# Start of EXCERPTED DATA
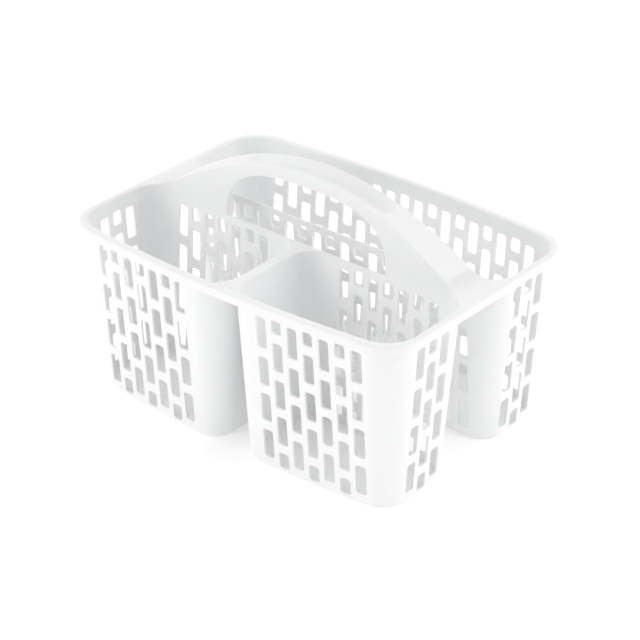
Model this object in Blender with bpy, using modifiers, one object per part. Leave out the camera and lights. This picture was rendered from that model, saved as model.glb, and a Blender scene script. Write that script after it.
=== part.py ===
"""Shower caddy: one white moulding with three slotted bins and a fixed arched handle, built as its sections.

The constants are in millimetres. X runs along the caddy, the two front bins are at -Y, and Z is up.
"""

import math

import bmesh
import bpy
from mathutils import Matrix

MM = 0.001
ASSEMBLY = "shower_caddy"
HELPERS = "cutters_and_joins"

GAP = 0.5
WALL = 1.8
FLOOR = 2.0
DRAFT = 0.068

BIN_TOP = 127.0
SEAT = BIN_TOP + GAP
RIM_TOP = 135.0
LIP_BOTTOM = 128.0
RIM_THICK = 1.7
RIM_ROUND = 2.0
RIM_HALF_LENGTH = 150.5
RIM_HALF_WIDTH = 99.4
RIM_BOW = 9.1
RIM_RADIUS = 25.8
RIM_BREAKS = [-104.0, -78.0, -52.0, -26.0, 0.0, 26.0, 52.0, 78.0, 104.0]

BASE_HALF_LENGTH = 137.7
BASE_HALF_WIDTH = 87.0
SIDE_BOW = 8.3
BOW_HALF_LENGTH = 138.0
FRONT_BIN_REAR = -20.2
REAR_BIN_FRONT = 23.7
DIVIDER_HALF_GAP = 11.3
DIVIDER_DRAFT = 0.070
RADIUS_OUTER = (18.0, 22.0)
RADIUS_DIVIDER = (14.0, 25.0)
RADIUS_JUNCTION = (15.0, 18.0)
FRONT_BREAKS = [44.0, 70.0, 96.0]
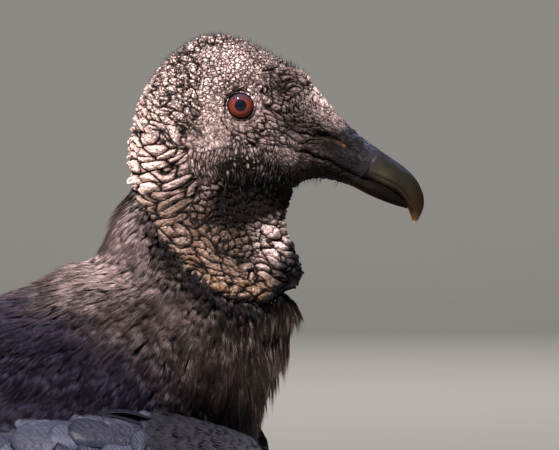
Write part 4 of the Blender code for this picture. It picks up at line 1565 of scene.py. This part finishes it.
# End of EXCERPTED DATA
#### THE EXERCISE:
Please output the exact lines of the records above, beginning with the first and stopping after the line that holds "as its sections.", and nothing else.

#### REPLY TO THE EXERCISE:
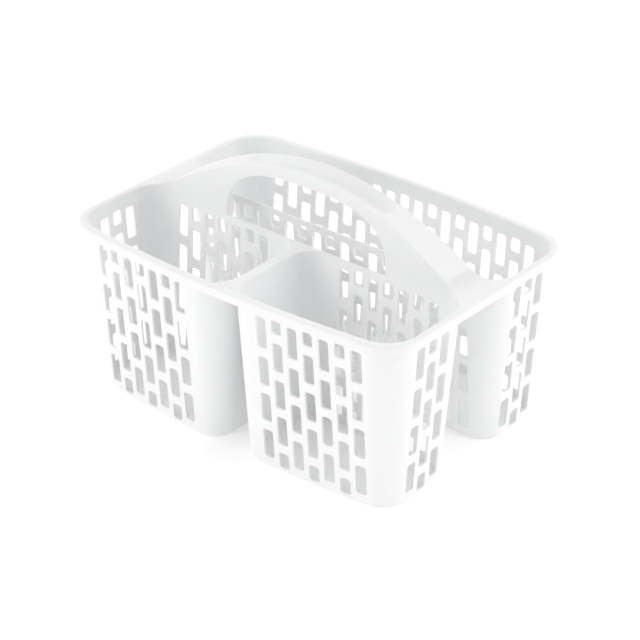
Model this object in Blender with bpy, using modifiers, one object per part. Leave out the camera and lights. This picture was rendered from that model, saved as model.glb, and a Blender scene script. Write that script after it.
=== part.py ===
"""Shower caddy: one white moulding with three slotted bins and a fixed arched handle, built as its sections.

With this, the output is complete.